Friday, July 1, 2011

Convicting the Passenger of a Designated Driver for Public Intoxication: What Happened to the "Discretion" to Not Enforce the Law?

In the aftermath of Tuesday's Supreme Court's decision Brenda Moore v. State upholding the conviction for public intoxication of a passenger of a designated driver, the Indianapolis Star today published both an article on the subject as well as an editorial calling for a change in Indiana's public intoxication laws.  One would think the editorial was a no brainer, that no one would dispute that passengers of designated drivers should not be subject to arrest for public intoxication.
Indiana State Police uses billboards to promote the use of designated drivers.
But there will be a dispute.  Next year, when Senator Mike Young (R-Indianapolis) reintroduces his bill to reform Indiana's public intoxication law, he will be met with fierce resistance from law enforcement officials and prosecutors who will plead that the legislature not limit their "law enforcement tools" and who will assure the legislators they will exercise "discretion" wisely in using those tools.

If they will exercise their discretion reasonably, why did the IMPD officer use his "discretion" to not arrest Brenda Moore?  Why did the Carl Brizzi's Marion County Prosecutor's Office exercise the "discretion" to not prosecute her?   Here's another question, why did Attorney General Greg Zoeller appeal the decision to the Supreme Court to get the Court of Appeals decision in favor of the passenger thrown out and in the process deal a blow to successful designated driver programs all over the state, including programs run by the Indiana State Police who Zoeller represetns?  Zoeller had the "discretion" to not appeal the case to the Supreme Court.

Here are some other questions.  Will Chief Paul Ciesielski use his "discretion" to order IMPD officers to NOT arrest passengers of designated drivers for public intoxication?  Will Marion County Prosecutor Terry Curry use his "discretion" to say he will not prosecute passengers of designated drivers for public intoxication?  Oh, and here's a question for the organization Mothers Against Drunk Drivers (MADD):  Do you support the Brenda Moore decision?

Whenever I hear law enforcement officers say they need maximum authority but assure they will use "discretion" in exercising that authority, I just roll my eyes.

1 comment:

Nicolas Martin said...

In 1840 Tocqueville evaluated the risk of democracy:

"Above this race of men [living in democracy] stands an immense and tutelary power, which takes upon itself alone to secure their gratifications and to watch over their fate. That power is absolute, minute, regular, provident, and mild. It would be like the authority of a parent if, like that authority, its object was to prepare men for manhood; but it seeks, on the contrary, to keep them in perpetual childhood: it is well content that the people should rejoice, provided they think of nothing but rejoicing. For their happiness such a government willingly labors, but it chooses to be the sole agent and the only arbiter of that happiness; it provides for their security, foresees and supplies their necessities, facilitates their pleasures, manages their principal concerns, directs their industry, regulates the descent of property, and subdivides their inheritances: what remains, but to spare them all the care of thinking and all the trouble of living?

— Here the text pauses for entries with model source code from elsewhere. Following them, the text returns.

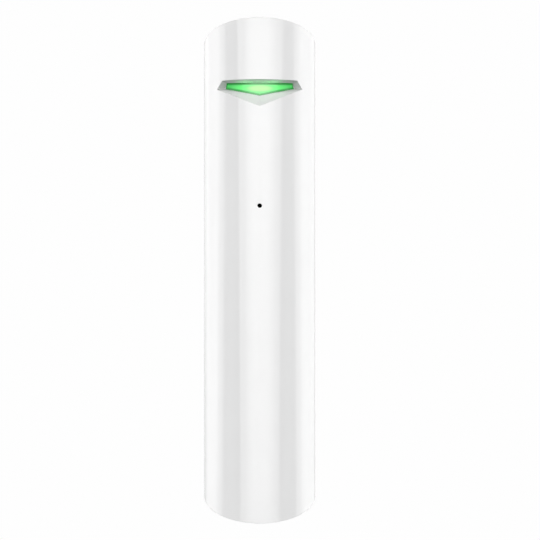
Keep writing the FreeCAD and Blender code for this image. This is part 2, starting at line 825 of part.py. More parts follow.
def board_screws():
    """Two pan head screws, from the front through the board into the cover's posts."""
    screws = []
    for side in (-1, 1):
        profile = [
            ("0", "-board_screw_length"),
            ("board_screw_radius", "-board_screw_length"),
            ("board_screw_radius", "0"),
            ("board_screw_head", "0"),
            ("board_screw_head * 0.8", "board_screw_head_height"),
            ("0", "board_screw_head_height"),
        ]
        blank = turned(f"ScrewBlank{side + 1}", profile,
                       (f"{side} * post_across", "-board_front", "post_z"), TO_FRONT)
        height = "board_front + board_screw_head_height"
        cross = [
            block(f"SlotAcross{side + 1}",
                  (f"{side} * post_across - board_screw_head * 0.6", f"{side} * post_across + board_screw_head * 0.6"),
                  (f"{height} - 0.5", f"{height} + 1"), ("post_z - screw_slot / 2", "post_z + screw_slot / 2")),
            block(f"SlotUp{side + 1}",
                  (f"{side} * post_across - screw_slot / 2", f"{side} * post_across + screw_slot / 2"),
                  (f"{height} - 0.5", f"{height} + 1"),
                  ("post_z - board_screw_head * 0.6", "post_z + board_screw_head * 0.6")),
        ]
        screws.append(cut(f"BoardScrew{side + 1}", blank, *cross))
    group = doc.addObject("Part::Compound", "BoardScrews")
    group.Links = screws
    return group


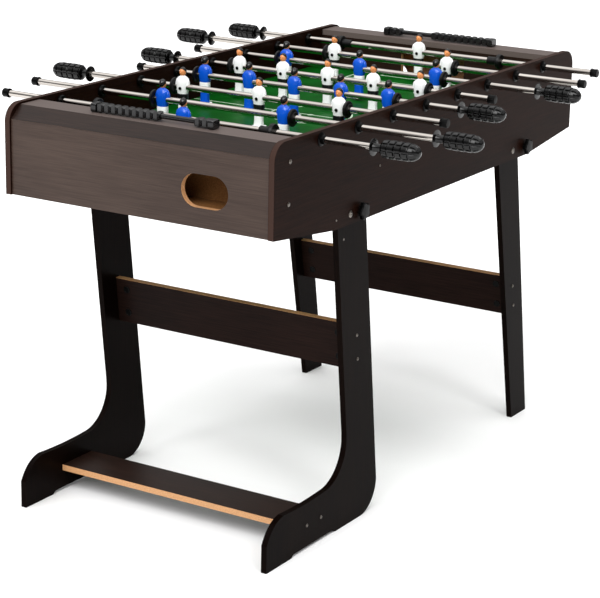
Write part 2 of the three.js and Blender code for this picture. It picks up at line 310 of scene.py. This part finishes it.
def tray_board_painted_shade():
    """Tray board: brown pressed fibre, darker than raw board as painted shade inside the ball holes; dull, with
    fine fibres that catch a little light.
    """
    material, tree, shader, place = new_material("tray_board_painted_shade", 0.8, **{"Specular IOR Level": 0.1})
    fibres = noise(tree, place, [1.5 * MM] * 3)
    tree.links.new(between(tree, fibres, linear("5a3a1e"), linear("835a33")), shader.inputs["Base Color"])
    bump(tree, shader, fibres, 0.2 * MM)
    return material


CHROME = chromed_tube()
ZINC = blackened_zinc()
GRIP = moulded_plastic("moulded_grip", "020202", 0.2, 0.35)
RUBBER = moulded_plastic("moulded_rubber", "080808", 0.4, 0.25)
BLACK_ABS = moulded_plastic("black_abs", "040404", 0.3, 0.08)
COUNTER_ABS = moulded_plastic("counter_abs", "111112", 0.22)
SKIN = moulded_plastic("painted_skin", "f09a5c", 0.35)
HAIR = moulded_plastic("painted_hair", "0b0908", 0.2)
BLUE_PAINT = moulded_plastic("blue_paint", "0a55cf", 0.18)
WHITE_PAINT = moulded_plastic("white_paint", "ffffff", 0.25)
BLACK_PAINT = moulded_plastic("black_paint", "0b0b0c", 0.3)
TEAM_PAINTS = {
    "blue_men": [BLUE_PAINT, WHITE_PAINT, BLUE_PAINT, WHITE_PAINT],
    "white_men": [WHITE_PAINT, BLACK_PAINT, WHITE_PAINT, WHITE_PAINT],
}  # shirt, shorts, socks, foot

end_raw = closer_than(0, END_FACE - SKIN_DEPTH)
goal_raw = farther_than(0, GOAL_FACE + SKIN_DEPTH)
# The rails' flat tops are a lighter grey as a painted reflection of the light from above; the sloping part keeps
# the darker foil.
rail_top_reflection = (closer_than(0, RAIL_FLAT), "5f5450")
# Each board has its own copy of the one wenge foil: the end panels' lighter copy is painted light, and the legs'
# near-black copy is painted shade.
BOARD_MATERIALS = {
    # The side panels' edge banding is its own brown lightened as a painted sheen.
    "side_panel_right": wood_foil("side_foil", 0, "120805", "21110b", 0.02, edge=(banding_and_sheen, "3a2b26")),
    "end_panel_near": wood_foil("end_foil_painted_light", 1, "30231d", "42342d", 0.25, end_raw),
    "top_rail_near": wood_foil("rail_foil", 1, "170e0b", "291c17", 0.2, edge=rail_top_reflection),
    "goal_wall_near": wood_foil("goal_foil", 1, "1a0f0b", "2f1e18", 0.2, goal_raw),
    # The tray is darker than raw board: painted shade inside the ball holes.
    "ball_tray_near": tray_board_painted_shade(),
    "playfield": field_print(),
    "curved_leg_right": wood_foil("leg_foil_painted_shade", 2, "050202", "100805", 0.02),
    "near_cross_board": wood_foil("near_board_foil", 1, "130b09", "231612", 0.04, top_edge(NEAR_BOARD)),
    "far_cross_board": wood_foil("far_board_foil", 1, "130b09", "231612", 0.03, top_edge(FAR_BOARD)),
    "foot_shelf": wood_foil("shelf_foil", 1, "150c09", "2b1c16", 0.2, below(0, SHELF_FRONT + SKIN_DEPTH)),
}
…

"Thus it every day renders the exercise of the free agency of man less useful and less frequent; it circumscribes the will within a narrower range and gradually robs a man of all the uses of himself. The principle of equality has prepared men for these things;it has predisposed men to endure them and often to look on them as benefits.

"After having thus successively taken each member of the community in its powerful grasp and fashioned him at will, the supreme power then extends its arm over the whole community. It covers the surface of society with a network of small complicated rules, minute and uniform, through which the most original minds and the most energetic characters cannot penetrate, to rise above the crowd. The will of man is not shattered, but softened, bent, and guided; men are seldom forced by it to act, but they are constantly restrained from acting. Such a power does not destroy, but it prevents existence; it does not tyrannize, but it compresses, enervates, extinguishes, and stupefies a people, till each nation is reduced to nothing better than a flock of timid and industrious animals, of which the government is the shepherd."

-- Alexis de Tocqueville, Democracy in America

The American people have been trained as democratic sheep, and there is nothing so trivial that it will not be regulated, even ruthlessly, by government.